The 10-10-10 Rule succeeds where other strategies fail because it acknowledges human psychology. Most people struggle with drastic changes, whether attempting to double their income or cut expenses in half. These extreme approaches often lead to frustration and abandonment of financial goals.

Small, manageable changes feel less threatening and are more likely to become permanent habits. When you successfully implement a 10% adjustment, you build confidence and momentum, making the next improvement easier.

This approach reduces the chances of becoming overwhelmed, which prevents many people from starting their wealth-building journey. Complex investment strategies can feel intimidating, but almost everyone can identify ways to earn slightly more or spend marginally less.

The rule’s flexibility allows adaptation to different life circumstances and income levels. A 10% improvement may look different for someone earning minimum wage than someone in a high-paying career, but the principle remains equally applicable.

The Power of Consistency

Consistency trumps intensity when building long-term wealth. Minor improvements compounded over time create substantial results, while sporadic, massive efforts often fail to produce lasting change. The 10-10-10 Rule harnesses this compound effect by making wealth building a gradual, sustainable process.

Each small success builds financial awareness and confidence. As you become more conscious of your income and spending patterns, you naturally identify additional opportunities for improvement. This creates a positive feedback loop that accelerates progress without requiring constant willpower.

Perfect implementation isn’t required for success. Achieving a 7% income increase or an 8.8% expense reduction represents meaningful progress. The key lies in consistent effort rather than flawless execution.

Getting Started Today

Begin your 10-10-10 journey by choosing either the income or expense side and focusing your initial efforts there. Trying to tackle both simultaneously can feel overwhelming.

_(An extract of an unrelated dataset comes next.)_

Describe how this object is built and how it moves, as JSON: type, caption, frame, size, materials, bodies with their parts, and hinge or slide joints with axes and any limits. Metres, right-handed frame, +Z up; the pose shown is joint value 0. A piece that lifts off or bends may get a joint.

Track your current spending for one week to establish a baseline and identify obvious areas for improvement. If you focus on income first, research salary ranges for your position and schedule a conversation about your compensation.

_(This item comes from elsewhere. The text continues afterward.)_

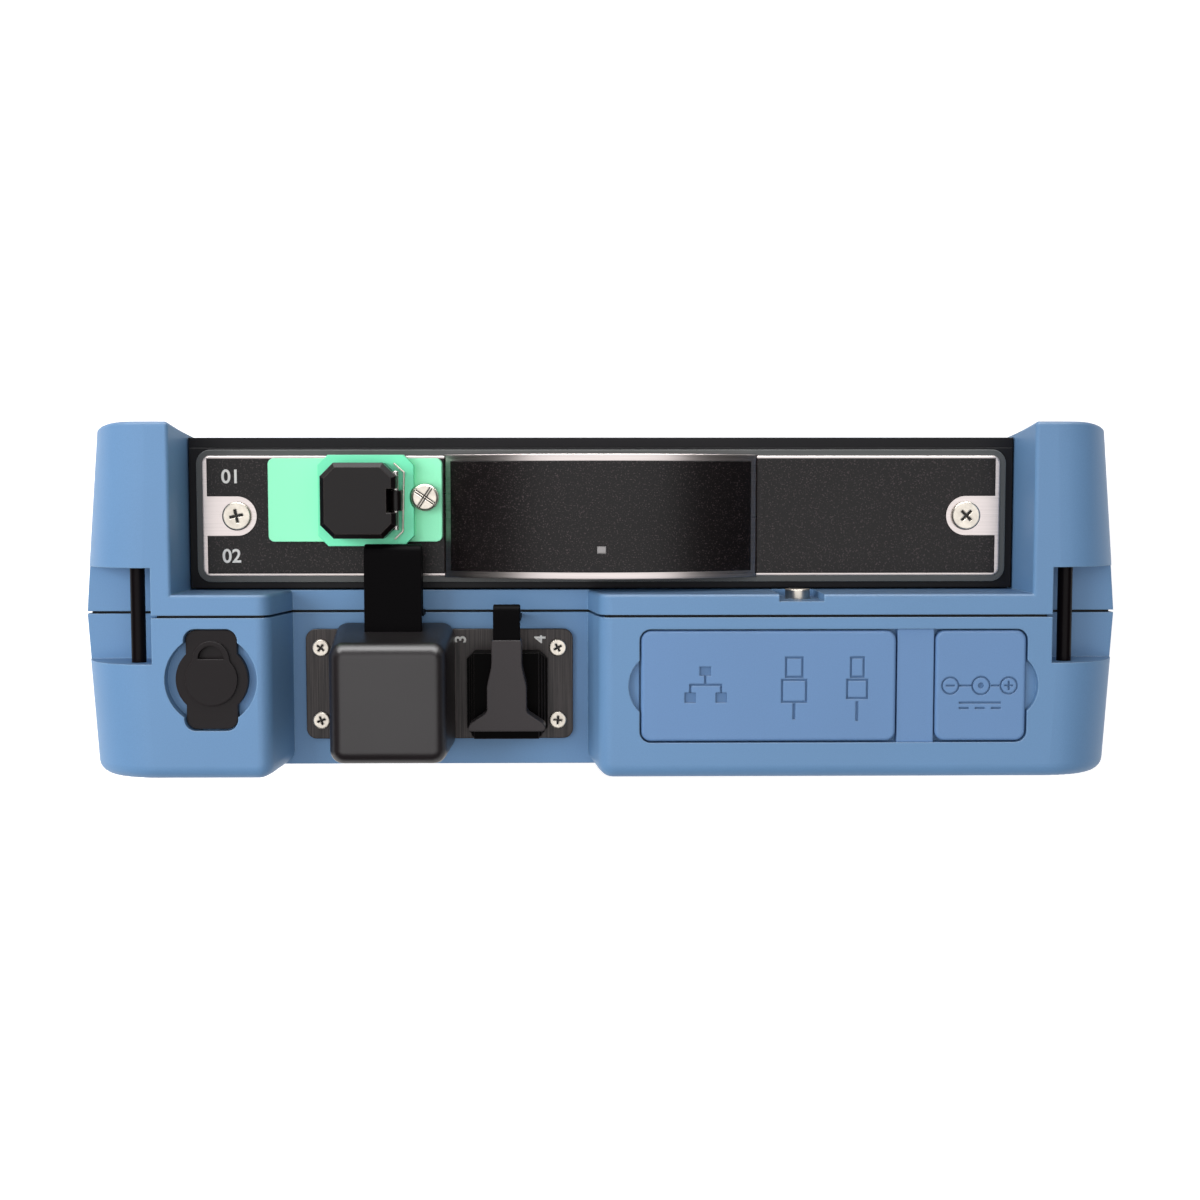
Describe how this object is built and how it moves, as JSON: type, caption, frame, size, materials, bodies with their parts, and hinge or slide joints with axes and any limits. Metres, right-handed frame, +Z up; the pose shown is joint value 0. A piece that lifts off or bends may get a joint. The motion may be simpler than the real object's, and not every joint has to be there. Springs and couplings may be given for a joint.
{
  "type": "optical time domain reflectometer",
  "caption": "Handheld fibre tester with a removable optical module, screw-on connector block, rubber port covers, hinged socket flaps and a touch screen.",
  "frame": {"origin": "middle of the bottom edge that the unit stands on", "axes": "+X right along the connector edge seen from the back, +Y towards the unit's back, +Z up to the connector edge"},
  "size_m": [0.2034, 0.0684, 0.172],
  "materials": {
    "housing": "moulded blue rubberised plastic, fine texture",
    "seal": "black rubber",
    "bar": "glossy dark bar",
    "bezel": "black bezel",
    "glass": "cover glass",
    "screen": "display panel, off",
    "key": "dark grey rubber key",
    "dome": "snap dome",
    "board": "circuit board",
    "socket": "plated socket shell",
    "jack": "black socket body",
    "flap": "blue rubber flap",
    "rubber": "black rubber",
    "plate": "black brushed plate",
    "screw": "plated screw",
    "port": "machined port",
    "block": "black moulded block",
    "case": "black module case",
    "gasket": "grey gasket",
    "silver": "satin silver plate",
    "overlay": "black speckled overlay",
    "light": "unlit indicator window",
    "green": "bright green plastic",
    "cap": "black hinged cap",
    "battery": "battery pack",
    "door": "black door"
  },
  "bodies": {
    "root": {"battery_pack": "battery", "board_screws": "screw", "connector_base": "green", "connector_boss": "green", "dc_jack": "jack", "display_bezel": "bezel", "faceplate": "silver", "faceplate_gasket": "gasket", "fibre_adapter": "port", "flap_anchor": "flap", "front_shell": "housing", "hinge_bracket": "port", "hold_screw": "screw", "housing_screws": "screw", "housing_seal": "seal", "hump_overlay": "overlay", "hump_panel": "silver", "key_board": "board", "key_domes": "dome", "laser_block": "port", "lcd_panel": "screen", "left_overlay": "overlay", "main_board": "board", "meter_port": "port", "micro_usb_jack": "socket", "module_board": "board", "module_case": "case", "module_cover": "case", "module_posts": "case", "module_screws": "screw", "probe_port": "jack", "rear_shell": "housing", "right_overlay": "overlay", "rj45_jack": "socket", "stand_pins": "port", "status_light": "light", "strap_bars": "bar", "tester_plate": "plate", "tester_screws": "screw", "touch_glass": "glass", "usb_jack": "socket", "vfl_port": "block"},
    "ports_flap": {"ports_flap": "flap"},
    "dc_flap": {"dc_flap": "flap"},
    "port_cap": {"port_cap": "cap", "cap_hinge_pin": "port"},
    "thumbscrew": {"thumbscrew": "screw"},
    "probe_plug": {"probe_plug": "rubber"},
    "meter_cover": {"meter_cover": "rubber"},
    "vfl_cover": {"vfl_cover": "rubber"},
    "home_key": {"home_key": "key"},
    "power_key": {"power_key": "key"},
    "tilt_stand": {"tilt_stand": "door"},
    "battery_door": {"battery_door": "door"}
  },
  "joints": [
    {"name": "ports_flap_hinge", "type": "hinge", "parent": "root", "child": "ports_flap", "pos_m": [0.0562, -0.0163, 0.166], "axis": [0, 1, 0], "range_deg": [0, 90]},
    {"name": "dc_flap_hinge", "type": "hinge", "parent": "root", "child": "dc_flap", "pos_m": [0.0636, -0.0163, 0.166], "axis": [0, -1, 0], "range_deg": [0, 90]},
    {"name": "port_cap_hinge", "type": "hinge", "parent": "root", "child": "port_cap", "pos_m": [-0.0402, 0.01915, 0.15855], "axis": [0, 1, 0], "range_deg": [0, 100]},
    {"name": "thumbscrew_turn", "type": "hinge", "parent": "root", "child": "thumbscrew", "pos_m": [-0.0347, 0.01975, 0.156], "axis": [0, 0, 1], "continuous": true},
    {"name": "probe_plug_pull", "type": "slide", "parent": "root", "child": "probe_plug", "axis": [0, 0, 1], "range_m": [0, 0.012]},
    {"name": "meter_cover_pull", "type": "slide", "parent": "root", "child": "meter_cover", "axis": [0, 0, 1], "range_m": [0, 0.018]},
    {"name": "vfl_cover_pull", "type": "slide", "parent": "root", "child": "vfl_cover", "axis": [0, 0, 1], "range_m": [0, 0.008]},
    {"name": "home_key_press", "type": "slide", "parent": "root", "child": "home_key", "axis": [0, 1, 0], "range_m": [0, 0.0006], "stiffness_N_per_m": 1200},
    {"name": "power_key_press", "type": "slide", "parent": "root", "child": "power_key", "axis": [0, 1, 0], "range_m": [0, 0.0006], "stiffness_N_per_m": 1200},
    {"name": "tilt_stand_swing", "type": "hinge", "parent": "root", "child": "tilt_stand", "pos_m": [0, 0.02955, 0.054], "axis": [1, 0, 0], "range_deg": [0, 50]},
    {"name": "battery_door_slide", "type": "slide", "parent": "root", "child": "battery_door", "axis": [0, 1, 0], "range_m": [0, 0.012]}
  ]
}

Patience with the process remains crucial for long-term success. Financial transformation takes time; expecting immediate, dramatic results often leads to disappointment. Focus on building solid habits rather than achieving specific milestones within predetermined timeframes.

Start wherever you are with whatever resources you currently have. Your financial situation doesn’t need to be perfect to implement the 10-10-10 Rule.

Conclusion

The 10-10-10 Rule offers a refreshingly simple approach to building wealth that works regardless of your starting point or income level. By focusing on modest improvements to earning and spending, you create sustainable financial progress without requiring dramatic lifestyle changes.

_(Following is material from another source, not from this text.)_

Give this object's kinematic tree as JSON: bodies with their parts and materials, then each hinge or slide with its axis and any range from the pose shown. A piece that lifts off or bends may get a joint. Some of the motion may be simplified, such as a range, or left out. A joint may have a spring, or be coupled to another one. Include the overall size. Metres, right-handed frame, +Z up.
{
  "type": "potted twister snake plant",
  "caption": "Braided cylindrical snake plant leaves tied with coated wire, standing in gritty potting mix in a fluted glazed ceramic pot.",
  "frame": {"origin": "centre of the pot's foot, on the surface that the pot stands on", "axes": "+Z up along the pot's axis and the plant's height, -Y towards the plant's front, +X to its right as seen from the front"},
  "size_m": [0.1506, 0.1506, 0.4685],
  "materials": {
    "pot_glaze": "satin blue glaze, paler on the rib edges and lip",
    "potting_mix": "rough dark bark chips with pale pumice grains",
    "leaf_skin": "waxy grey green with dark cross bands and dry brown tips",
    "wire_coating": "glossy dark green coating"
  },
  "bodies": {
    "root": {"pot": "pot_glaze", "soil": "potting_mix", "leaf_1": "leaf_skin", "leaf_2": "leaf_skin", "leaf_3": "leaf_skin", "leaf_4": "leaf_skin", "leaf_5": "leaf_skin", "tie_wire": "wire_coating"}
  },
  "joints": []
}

Success comes from consistency and patience rather than perfection. Small changes compounded over time create substantial results while building valuable financial skills and confidence. The rule’s simplicity makes it accessible to anyone willing to improve their financial habits gradually.

Wealth building doesn’t have to be complicated or overwhelming. The 10-10-10 Rule provides a clear, actionable path for anyone ready to begin their financial security and independence journey.